Iran’s revenue stream would most likely go down in such circumstances, but not to any catastrophic degree. Meanwhile, China would receive a huge windfall that would further advance its competitive position.
Japan and India have accounted for the purchases of 14 percent and 13 percent of Iran’s oil respectively.
Japan signed a contract with the National Iranian Oil Company for the purchase of oil through at least 2012. It is unlikely to participate in an outright ban on the purchase of oil from Iran.
“Iran represents roughly 10% of Japan’s crude imports,” said a spokesperson for Japan’s Ministry of Foreign Affairs recently. “We need to be very careful in making such a decision, given that our priority is securing energy supply in the aftermath of the massive earthquake in last March,” he added.
India’s central bank has taken steps already to cut the flow of oil money to Iran by blocking payments, although some Iranian crude oil is still finding its way to customers in India.
South Korea, the world’s fifth largest crude oil importer, is not planning a ban on crude oil imports from Iran, but is considering a ban on Iranian petrochemical product imports, according to sources in Korea’s economic ministry quoted by the Brunei Times.
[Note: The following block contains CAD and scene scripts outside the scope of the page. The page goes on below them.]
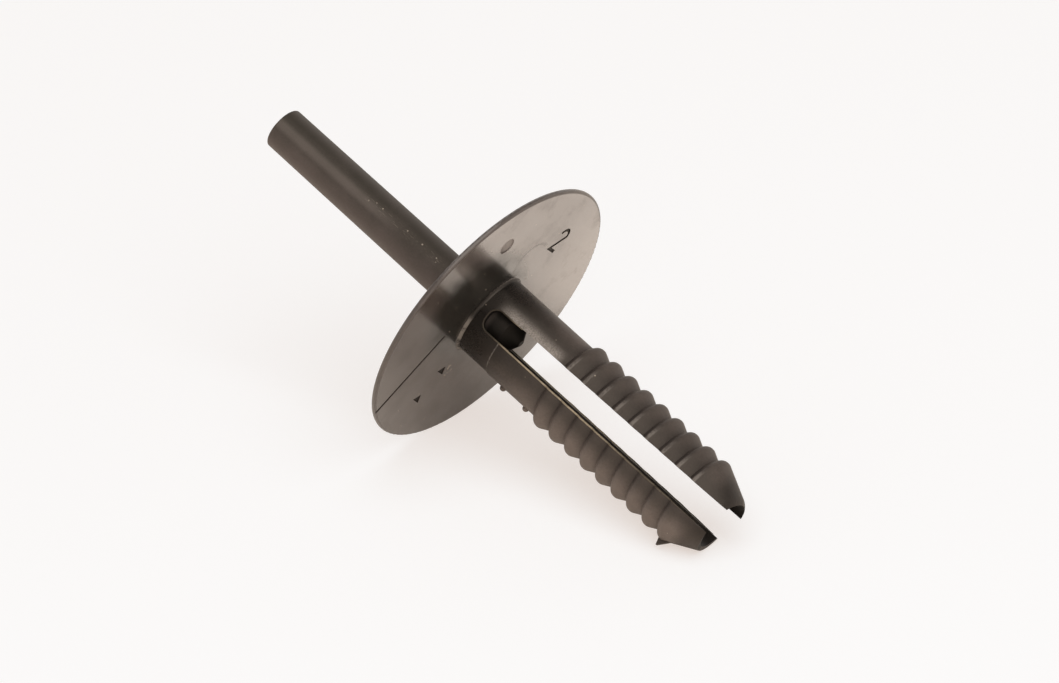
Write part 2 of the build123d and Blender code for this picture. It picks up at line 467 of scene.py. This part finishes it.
class Plastic:
    """A new plastic: its shader, and the place of the shaded point along the rivet's axes."""

    def __init__(self, name, **fixed):
        self.material, self.nodes = new_material(name)
        axes = self.nodes.add("Group", node_tree=RIVET_AXES).outputs
        self.x, self.y, self.z, self.place = (axes[i] for i in range(4))
        settings = {"Specular Tint": HIGHLIGHT_TINT}
        settings.update({key.replace("_", " "): value for key, value in fixed.items()})
        self.shader = self.nodes.add("BsdfPrincipled", settings)
        self.nodes.add("OutputMaterial", {"Surface": self.shader.outputs[0]})

    def group(self, tree, values):
        """Place a node group at the shaded point, and give what it puts out."""
        inputs = {"Place": self.place, **values}
        return self.nodes.add("Group", inputs, node_tree=tree).outputs[0]

    def mottle(self, cloud, grain, grain_share):
        values = {"Cloud Size": cloud, "Grain Size": grain, "Grain Share": grain_share}
        return self.group(MOTTLE, values)

    def patches(self, cloud, grain, grain_share, reach, least=0.0):
        """Mottling with more contrast, from its least value to 1, to break up a mask."""
        return self.nodes.ramp(self.mottle(cloud, grain, grain_share), reach, (least, 1.0))

    def dust(self, spacing, size, share):
        return self.group(DUST, {"Spacing": spacing, "Size": size, "Share": share})

    def scuffs(self, width, length, share):
        return self.group(SCUFFS, {"Width": width, "Length": length, "Share": share})

    def feed(self, name, value):
        self.nodes.feed(self.shader.inputs[name], value)

    def relief(self, height, depth):
        """Fine relief, with its depth in mm."""
        bump = self.nodes.add("Bump", {"Height": height, "Distance": depth * MM})
        self.feed("Normal", bump.outputs[0])


print("the highlights' tint is", HIGHLIGHT_TINT[:3])

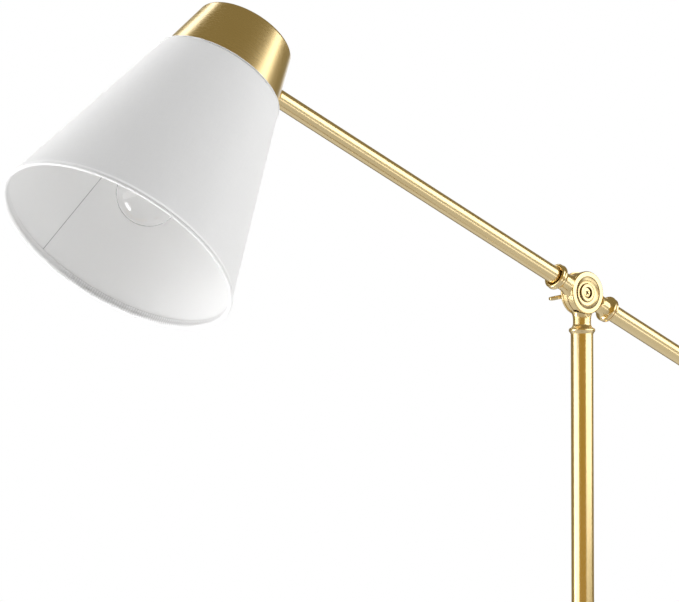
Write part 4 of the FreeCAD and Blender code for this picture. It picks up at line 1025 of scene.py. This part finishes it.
clear_selection()
bpy.ops.mesh.primitive_cube_add(size=1, location=(0, 0, HEAD_TOP))
cutter = named("cross_cutter")
on_head = {"center_override": (0, 0, HEAD_TOP)}
open_piece(cutter)
bpy.ops.mesh.select_all(action="SELECT")
bpy.ops.transform.resize(value=RECESS_SIZE, **on_head)
pick(cutter, "faces", lambda face, at: face.normal.z < -0.5)
bpy.ops.transform.resize(value=RECESS_TAPER, **on_head)
bpy.ops.mesh.select_all(action="SELECT")
bpy.ops.mesh.duplicate()
bpy.ops.transform.rotate(value=QUARTER, orient_axis="Z", **on_head)
bpy.ops.mesh.select_all(action="SELECT")
bpy.ops.transform.rotate(value=RECESS_TURN, orient_axis="Z", **on_head)
bpy.ops.object.mode_set(mode="OBJECT")
finish_with(screw, "BOOLEAN", object=cutter, operation="DIFFERENCE", solver="EXACT", use_self=True)
bpy.data.objects.remove(cutter)
print("screw head with its recess", len(screw.data.polygons), "faces")

# %% Thread and tip
THREAD_PITCH = 0.7 * MM

join_to(screw, threaded("screw_thread", SHANK, 0.3 * MM, THREAD_PITCH,
                        SCREW_TIP + 0.3 * MM, THREAD_START + THREAD_PITCH))
add_ring(screw, 2.3 * MM, SCREW_TIP, SCREW_TIP + 0.9 * MM, 2.75 * MM)
turn_and_move(screw, (QUARTER, 0, 0))
settle(screw, KNUCKLE, 0.0, cast_brass, "stand", "brass", "pivot_screw")

# %% [markdown]
# ## Wing nut
#
# A cast wing nut is a short tapered hub with two thin ears. The hub is built like a
# lathe would: a ring is drawn out, up, in and down again. Two columns of faces on
# each side are then drawn out in steps that rise and narrow, and a Subdivision
# Surface modifier gives the whole the soft edges of a casting.

# %% Hub
HOLE = 3.1 * MM
HUB = 6.4 * MM
HUB_HEIGHT = 8.0 * MM
# millimetres up and share of the radius
HUB_STEPS = ((1.6, 1.0), (2.0, 0.95), (2.0, 0.94), (2.0, 0.93), (0.4, 0.94))

clear_selection()
bpy.ops.mesh.primitive_circle_add(vertices=32, radius=HOLE, location=(0, 0, 0))
nut = named("cast_wing_nut")
open_piece(nut)
bpy.ops.mesh.select_all(action="SELECT")
extrude(scale=(HUB / HOLE, HUB / HOLE, 1))
for rise, share in HUB_STEPS:
    extrude((0, 0, rise * MM), (share, share, 1))
reach = max(math.hypot(at.x, at.y) for at in picked_points(nut))
extrude(scale=(HOLE / reach, HOLE / reach, 1))
extrude((0, 0, -HUB_HEIGHT))
bpy.ops.mesh.select_all(action="SELECT")
bpy.ops.mesh.remove_doubles(threshold=0.02 * MM)
bpy.ops.mesh.normals_make_consistent(inside=False)
print("hub tapers to", round(reach / MM, 2), "mm")

# %% Ears
EAR_HALF_WIDTH = 1.4 * MM
EAR_HEIGHTS = (1.6 * MM, 7.4 * MM)
NUT_SEAT = 8.7 * MM
NUT_TURN = math.radians(-15)
# millimetres out and up, then shares of the thickness and of the height
EAR_STEPS = ((2.4, 1.4, 1.45, 0.95), (4.0, 2.8, 1.15, 1.05), (4.0, 3.2, 1.0, 1.05),
             (2.9, 2.2, 1.0, 0.95), (2.0, 1.0, 0.85, 0.7))


def ear_root(side):
    """Test for the faces of the hub that an ear grows from."""
    return lambda face, at: (at.x * side > HOLE + 0.5 * MM and abs(at.y) < EAR_HALF_WIDTH
                             and EAR_HEIGHTS[0] < at.z < EAR_HEIGHTS[1]
                             and face.normal.x * side > 0.7)


for side in (1, -1):
    pick(nut, "faces", ear_root(side))
    for out, rise, thin, tall in EAR_STEPS:
        extrude((side * out * MM, 0, rise * MM))
        chosen = picked_points(nut)
        centre = sum(chosen, Vector()) / len(chosen)
        bpy.ops.transform.resize(value=(1, thin, tall), center_override=centre)
close_piece(nut)
finish_with(nut, "SUBSURF", levels=2, render_levels=2)
turn_and_move(nut, (-QUARTER, 0, 0), (0, NUT_SEAT, 0))
settle(nut, KNUCKLE, NUT_TURN, cast_brass, "wing_nut", "brass", "wing_nut")

# %% [markdown]
# ## Foam pad under the base
#
# The pad is a disc of black foam with a soft edge. A cylinder's two rims are bevelled,
# and the foam gives under the lamp's weight.

# %% Foam pad
PAD_RADIUS = 135.5 * MM
PAD_THICKNESS = 3 * MM
PAD_BEVEL = 0.9 * MM

clear_selection()
bpy.ops.mesh.primitive_cylinder_add(vertices=160, radius=PAD_RADIUS, depth=PAD_THICKNESS,
                                    location=(0, 0, PAD_THICKNESS / 2))
pad = named("foam_pad")
open_piece(pad)
pick(pad, "edges", lambda edge, at: abs(edge.verts[0].co.z - edge.verts[1].co.z) < 0.1 * MM)
bpy.ops.mesh.bevel(offset=PAD_BEVEL, segments=3)
close_piece(pad)
settle(pad, FLOOR, 0.0, felt, "stand", "pad", "base_pad")

# %% [markdown]
# ## Glass of the bulb
#
# The envelope and the stem are clear glass, and stay as the CAD has them. Thin blown
# glass hardly bends the light that goes through both its walls, and full refraction
# would draw a dark ring round it. So the bend is set close to none, and a clear coat
# gives the highlight that real glass has.

# %% Glass
GLASS_BEND = 1.015
GLASS_SHINE = 0.6
RIPPLE_SCALE = 90.0
RIPPLE_RELIEF = 0.05 * MM

clear = Finish("clear_glass")
ripple = clear.noise(clear.place(HEAD, HEAD_TURN), RIPPLE_SCALE, detail=1.0)
glass = clear.set(
    Base_Color=WHITE,
    Roughness=0.0,
    IOR=GLASS_BEND,
    Transmission_Weight=1.0,
    Coat_Weight=GLASS_SHINE,
    Coat_Roughness=0.0,
    Normal=clear.bump(ripple, RIPPLE_RELIEF))
print("glass with", len(clear.tree.nodes), "nodes")

# %% [markdown]
# ## Filament
#
# The filament is a coil so fine that it reads as a thick wire: a small ring climbs with
# the Screw modifier, and a Simple Deform modifier bends the straight coil into its
# arch. Two straight wires carry its ends from the stem.

# %% Filament coil
ARCH_RADIUS = 11.56 * MM
ARCH_ANGLE = math.radians(144.2)
ARCH_CROWN = -131.4 * MM
COIL_RADIUS = 0.42 * MM
COIL_PITCH = 0.42 * MM
COIL_STEPS = 12
WIRE = 0.11 * MM

arch_length = ARCH_RADIUS * ARCH_ANGLE
clear_selection()
bpy.ops.mesh.primitive_circle_add(vertices=6, radius=WIRE, rotation=(QUARTER, 0, 0),
                                  location=(COIL_RADIUS, 0, -arch_length / 2))
coil = named("filament_coil")
finish_with(coil, "SCREW", angle=FULL_TURN, screw_offset=COIL_PITCH,
            iterations=int(arch_length / COIL_PITCH), steps=COIL_STEPS, render_steps=COIL_STEPS)
cap_ends(coil)
turn_and_move(coil, (0, QUARTER, 0))
finish_with(coil, "SIMPLE_DEFORM", deform_method="BEND", angle=ARCH_ANGLE, deform_axis="Z")
turn_and_move(coil, (QUARTER, 0, 0), (0, 0, ARCH_CROWN))
print("wire coiled to", round(arch_length / MM, 1), "mm and bent into an arch")

# %% Filament supports
ARCH_SPREAD = 11.0 * MM
STEM_SPREAD = 3.1 * MM
STEM_MIDDLE = -96.4 * MM
SUPPORT = 0.3 * MM
SUPPORT_BEVEL = 0.12 * MM

arch_end = ARCH_CROWN + ARCH_RADIUS * (1 - math.cos(ARCH_ANGLE / 2))
for side in (-1, 1):
    top = Vector((side * STEM_SPREAD, 0, STEM_MIDDLE))
    low = Vector((side * ARCH_SPREAD, 0, arch_end))
    clear_selection()
    bpy.ops.mesh.primitive_cylinder_add(vertices=10, radius=SUPPORT, depth=(low - top).length,
                                        location=(low + top) / 2,
                                        rotation=(low - top).to_track_quat("Z", "Y").to_euler())
    join_to(coil, round_ends(named("support"), SUPPORT_BEVEL))
settle(coil, HEAD, HEAD_TURN, tungsten, "head", "filament", "bulb_filament")

# %% [markdown]
# ## Finishes for the CAD's own pieces
#
# Every other piece of metal, plastic and glass keeps its CAD shape and only takes a
# finish. The table says which. The nodes that fuller pieces replace take theirs too.

# %% Dress the CAD nodes
looks = {
    pole_brass: ["pole_lower", "pole_middle", "pole_upper"],
    turned_pole: ["lower_coupling", "upper_coupling", "pole_collar", "pole_foot_collar",
                  "base_cover"],
    arm_brass: ["arm_tube", "tail_tube"],
    turned_arm: ["arm_collar", "tail_collar", "arm_end_fitting", "tail_plug", "counterweight"],
    cap_brass: ["brass_cap", "cap_nut"],
    cast_brass: ["front_swivel", "rear_swivel", "wing_nut", "pivot_screw"],
    steel: ["base_washer", "base_nut", "base_pipe", "head_pipe", "head_pipe_nuts", "head_yoke",
            "pivot_bolt", "pivot_lock_nut", "shade_spider", "rim_wire", "socket_cap",
            "socket_shell", "socket_contact", "bulb_base"],
    iron: ["base_weight"],
    black: ["cord_bushing"],
    felt: ["base_pad"],
    fibre: ["friction_washer", "pivot_washers"],
    linen: ["shade_fabric"],
    lining_white: ["shade_lining"],
    tape: ["rim_binding"],
    phenolic: ["socket_body"],
    glass: ["bulb_glass", "bulb_stem"],
    tungsten: ["bulb_filament"],
}
dressed = 0
for material, names in looks.items():
    for name in names:
        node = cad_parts[name]
        for slot in node.material_slots:
            slot.material = material
        if not node.material_slots:
            node.data.materials.append(material)
        dressed += 1
print("CAD nodes with a finish:", dressed, "of", len(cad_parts))

# %% [markdown]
In sum, oil sanctions alone are not likely to be effective because they will be a patchwork at best. And they may have the unintended consequence of helping China, which will probably end up paying less for Iranian oil because of discounts. Iran will suffer some economic consequences but not enough to offset the negative effect on the global oil market unless Saudi Arabia, and possibly Libya and Iraq, are able to quickly make up the difference. Then again, other oil-exporting countries, unfriendly to the United States, such as Venezuela and Russia, will very likely seek to profit from the purchase vacuum created by the sanctions.
The only real economic sanction that can bring the Iranian regime to its knees is to cut off its central bank from the world financial markets. Britain has shown the way. But President Obama has to lead closer to the front this time, not from behind.